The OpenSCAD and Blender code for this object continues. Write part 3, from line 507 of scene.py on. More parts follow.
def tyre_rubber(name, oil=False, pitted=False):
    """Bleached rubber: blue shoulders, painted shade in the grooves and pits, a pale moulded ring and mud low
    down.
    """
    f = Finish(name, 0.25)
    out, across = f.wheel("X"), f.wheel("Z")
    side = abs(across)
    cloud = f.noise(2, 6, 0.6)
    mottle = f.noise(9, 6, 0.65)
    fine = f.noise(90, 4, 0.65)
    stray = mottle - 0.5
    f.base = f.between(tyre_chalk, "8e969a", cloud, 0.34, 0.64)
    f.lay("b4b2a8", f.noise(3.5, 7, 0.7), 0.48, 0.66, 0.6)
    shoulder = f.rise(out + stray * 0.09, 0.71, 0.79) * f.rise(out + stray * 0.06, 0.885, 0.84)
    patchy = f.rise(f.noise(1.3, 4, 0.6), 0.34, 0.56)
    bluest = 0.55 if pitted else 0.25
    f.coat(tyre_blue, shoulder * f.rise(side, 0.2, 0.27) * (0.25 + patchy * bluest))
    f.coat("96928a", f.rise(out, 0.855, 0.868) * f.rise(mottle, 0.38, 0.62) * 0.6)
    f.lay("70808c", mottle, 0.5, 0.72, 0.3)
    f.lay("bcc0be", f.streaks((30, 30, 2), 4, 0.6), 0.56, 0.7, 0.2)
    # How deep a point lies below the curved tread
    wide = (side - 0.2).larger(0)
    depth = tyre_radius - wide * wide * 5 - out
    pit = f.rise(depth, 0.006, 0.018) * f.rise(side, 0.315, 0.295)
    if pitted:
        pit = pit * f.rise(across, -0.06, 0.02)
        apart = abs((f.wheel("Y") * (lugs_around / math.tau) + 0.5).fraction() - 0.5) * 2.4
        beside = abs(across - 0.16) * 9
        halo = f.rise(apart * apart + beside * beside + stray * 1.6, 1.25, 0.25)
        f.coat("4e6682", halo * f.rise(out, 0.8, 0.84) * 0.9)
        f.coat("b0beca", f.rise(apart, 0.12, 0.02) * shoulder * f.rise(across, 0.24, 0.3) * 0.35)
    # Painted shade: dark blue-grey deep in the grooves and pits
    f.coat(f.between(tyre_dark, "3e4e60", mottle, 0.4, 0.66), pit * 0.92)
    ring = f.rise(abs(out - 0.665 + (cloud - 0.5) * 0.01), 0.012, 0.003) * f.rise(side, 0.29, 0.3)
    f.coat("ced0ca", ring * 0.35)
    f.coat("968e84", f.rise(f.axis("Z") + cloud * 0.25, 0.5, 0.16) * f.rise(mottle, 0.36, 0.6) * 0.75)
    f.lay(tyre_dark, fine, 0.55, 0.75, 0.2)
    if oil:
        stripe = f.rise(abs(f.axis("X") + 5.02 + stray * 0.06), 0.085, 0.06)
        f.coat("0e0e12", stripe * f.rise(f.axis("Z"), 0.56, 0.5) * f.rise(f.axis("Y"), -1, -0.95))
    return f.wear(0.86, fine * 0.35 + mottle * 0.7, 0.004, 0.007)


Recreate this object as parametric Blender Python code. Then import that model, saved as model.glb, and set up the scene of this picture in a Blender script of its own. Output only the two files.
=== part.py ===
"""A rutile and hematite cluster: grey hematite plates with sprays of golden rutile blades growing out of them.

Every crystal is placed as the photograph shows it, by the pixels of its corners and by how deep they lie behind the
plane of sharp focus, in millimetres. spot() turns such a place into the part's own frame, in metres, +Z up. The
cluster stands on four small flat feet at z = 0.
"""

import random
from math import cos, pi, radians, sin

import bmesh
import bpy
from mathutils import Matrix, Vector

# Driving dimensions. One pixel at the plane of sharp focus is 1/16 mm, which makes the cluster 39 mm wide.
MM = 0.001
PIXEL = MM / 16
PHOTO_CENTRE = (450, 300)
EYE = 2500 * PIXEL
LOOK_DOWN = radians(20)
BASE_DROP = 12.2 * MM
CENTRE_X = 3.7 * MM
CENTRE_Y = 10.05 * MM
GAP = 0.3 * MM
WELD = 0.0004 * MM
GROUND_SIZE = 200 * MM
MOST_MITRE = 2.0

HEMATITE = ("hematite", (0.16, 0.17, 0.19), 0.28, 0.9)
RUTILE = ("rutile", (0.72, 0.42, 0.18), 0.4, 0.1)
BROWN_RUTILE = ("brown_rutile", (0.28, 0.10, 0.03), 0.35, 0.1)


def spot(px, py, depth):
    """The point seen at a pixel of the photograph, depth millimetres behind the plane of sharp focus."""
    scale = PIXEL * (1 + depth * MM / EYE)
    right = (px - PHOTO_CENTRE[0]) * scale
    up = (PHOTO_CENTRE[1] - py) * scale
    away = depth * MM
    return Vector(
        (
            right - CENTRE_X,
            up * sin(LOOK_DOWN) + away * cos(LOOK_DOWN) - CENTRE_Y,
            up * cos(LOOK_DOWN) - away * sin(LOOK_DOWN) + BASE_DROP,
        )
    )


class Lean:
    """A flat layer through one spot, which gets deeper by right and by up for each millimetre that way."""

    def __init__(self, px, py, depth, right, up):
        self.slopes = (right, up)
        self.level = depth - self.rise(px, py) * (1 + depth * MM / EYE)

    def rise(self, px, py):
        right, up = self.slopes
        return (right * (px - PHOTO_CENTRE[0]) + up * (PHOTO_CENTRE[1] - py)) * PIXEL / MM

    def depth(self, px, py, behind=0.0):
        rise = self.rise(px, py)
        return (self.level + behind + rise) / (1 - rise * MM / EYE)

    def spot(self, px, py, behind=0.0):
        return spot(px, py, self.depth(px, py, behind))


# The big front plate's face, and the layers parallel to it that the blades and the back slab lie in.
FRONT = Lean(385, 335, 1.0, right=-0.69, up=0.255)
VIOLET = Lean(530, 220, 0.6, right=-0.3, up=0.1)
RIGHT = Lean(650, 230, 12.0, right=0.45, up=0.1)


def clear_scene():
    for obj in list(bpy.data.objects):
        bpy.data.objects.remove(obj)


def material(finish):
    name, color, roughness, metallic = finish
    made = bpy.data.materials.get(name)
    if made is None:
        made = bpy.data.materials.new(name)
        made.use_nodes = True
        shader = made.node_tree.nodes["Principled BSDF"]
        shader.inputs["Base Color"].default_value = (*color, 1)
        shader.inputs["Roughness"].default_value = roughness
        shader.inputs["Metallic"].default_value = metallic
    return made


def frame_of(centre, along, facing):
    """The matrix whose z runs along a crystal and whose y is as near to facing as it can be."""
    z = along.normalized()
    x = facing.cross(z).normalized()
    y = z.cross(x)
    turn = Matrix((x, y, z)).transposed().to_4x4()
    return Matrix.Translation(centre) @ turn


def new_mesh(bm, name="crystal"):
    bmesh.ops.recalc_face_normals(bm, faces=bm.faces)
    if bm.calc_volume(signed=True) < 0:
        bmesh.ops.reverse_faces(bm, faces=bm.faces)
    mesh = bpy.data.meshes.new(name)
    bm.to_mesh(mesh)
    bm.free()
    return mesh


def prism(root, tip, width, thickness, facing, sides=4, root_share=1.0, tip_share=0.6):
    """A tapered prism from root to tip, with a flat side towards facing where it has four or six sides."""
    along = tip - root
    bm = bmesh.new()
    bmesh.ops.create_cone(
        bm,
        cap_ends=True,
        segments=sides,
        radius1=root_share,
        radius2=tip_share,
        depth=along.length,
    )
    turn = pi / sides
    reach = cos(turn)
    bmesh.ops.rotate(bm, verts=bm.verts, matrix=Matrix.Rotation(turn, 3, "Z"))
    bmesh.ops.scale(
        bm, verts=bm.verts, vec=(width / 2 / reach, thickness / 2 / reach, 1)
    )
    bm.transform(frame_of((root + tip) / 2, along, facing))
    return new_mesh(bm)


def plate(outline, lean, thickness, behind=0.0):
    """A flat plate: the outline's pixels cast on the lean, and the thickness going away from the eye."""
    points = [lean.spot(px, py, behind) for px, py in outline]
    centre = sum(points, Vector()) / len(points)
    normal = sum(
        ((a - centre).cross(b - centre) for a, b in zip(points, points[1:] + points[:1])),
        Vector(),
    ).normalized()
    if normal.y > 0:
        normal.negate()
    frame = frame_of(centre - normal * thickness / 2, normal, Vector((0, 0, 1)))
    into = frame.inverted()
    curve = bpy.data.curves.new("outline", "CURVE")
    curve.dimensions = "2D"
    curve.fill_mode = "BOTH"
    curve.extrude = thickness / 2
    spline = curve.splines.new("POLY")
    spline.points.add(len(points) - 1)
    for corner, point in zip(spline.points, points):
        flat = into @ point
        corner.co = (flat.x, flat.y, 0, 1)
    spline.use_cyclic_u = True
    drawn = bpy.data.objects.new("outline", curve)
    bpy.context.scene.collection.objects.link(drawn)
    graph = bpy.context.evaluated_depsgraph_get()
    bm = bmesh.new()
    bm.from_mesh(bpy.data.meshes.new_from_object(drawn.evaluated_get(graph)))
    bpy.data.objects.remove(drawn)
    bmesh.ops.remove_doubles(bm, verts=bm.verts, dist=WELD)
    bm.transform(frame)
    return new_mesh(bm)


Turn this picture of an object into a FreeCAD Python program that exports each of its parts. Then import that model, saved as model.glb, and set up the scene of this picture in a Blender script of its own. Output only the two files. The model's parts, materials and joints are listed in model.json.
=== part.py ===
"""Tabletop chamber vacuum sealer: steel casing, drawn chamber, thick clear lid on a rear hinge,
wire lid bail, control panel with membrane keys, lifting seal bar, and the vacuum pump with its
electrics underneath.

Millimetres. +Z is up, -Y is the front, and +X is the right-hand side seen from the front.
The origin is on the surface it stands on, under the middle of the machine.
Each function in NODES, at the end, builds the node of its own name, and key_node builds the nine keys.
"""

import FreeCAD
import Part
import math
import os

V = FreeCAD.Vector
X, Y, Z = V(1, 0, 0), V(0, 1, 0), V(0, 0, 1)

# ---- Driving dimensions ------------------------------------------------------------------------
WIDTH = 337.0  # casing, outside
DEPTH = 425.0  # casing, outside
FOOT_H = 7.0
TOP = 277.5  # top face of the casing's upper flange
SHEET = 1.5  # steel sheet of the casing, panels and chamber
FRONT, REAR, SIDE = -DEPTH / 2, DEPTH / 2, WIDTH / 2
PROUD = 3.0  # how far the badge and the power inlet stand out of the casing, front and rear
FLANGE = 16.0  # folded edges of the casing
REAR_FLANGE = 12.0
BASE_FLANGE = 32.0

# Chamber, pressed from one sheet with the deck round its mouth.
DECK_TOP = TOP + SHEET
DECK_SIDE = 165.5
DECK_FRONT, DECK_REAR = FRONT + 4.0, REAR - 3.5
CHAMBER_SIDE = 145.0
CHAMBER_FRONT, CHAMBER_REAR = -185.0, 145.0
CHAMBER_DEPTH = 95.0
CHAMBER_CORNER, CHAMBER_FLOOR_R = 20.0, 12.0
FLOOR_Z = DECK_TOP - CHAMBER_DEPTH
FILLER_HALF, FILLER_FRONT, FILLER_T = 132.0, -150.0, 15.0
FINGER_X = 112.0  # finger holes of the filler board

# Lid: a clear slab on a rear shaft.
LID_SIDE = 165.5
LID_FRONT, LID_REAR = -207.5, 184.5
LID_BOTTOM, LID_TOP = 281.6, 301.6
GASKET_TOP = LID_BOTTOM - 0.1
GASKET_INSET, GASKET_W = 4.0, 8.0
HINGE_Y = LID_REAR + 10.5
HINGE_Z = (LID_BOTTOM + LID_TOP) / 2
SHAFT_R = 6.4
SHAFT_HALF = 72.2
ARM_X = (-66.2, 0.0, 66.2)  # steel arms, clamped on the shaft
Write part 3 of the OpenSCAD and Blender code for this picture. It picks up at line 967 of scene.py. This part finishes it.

================

What to produce » Scan the entries above for the word "parts" and collect each line holding it.

Full solution »
The OpenSCAD and Blender code for this object continues. Write part 3, from line 507 of scene.py on. More parts follow.
Turn this picture of an object into a FreeCAD Python program that exports each of its parts. Then import that model, saved as model.glb, and set up the scene of this picture in a Blender script of its own. Output only the two files. The model's parts, materials and joints are listed in model.json.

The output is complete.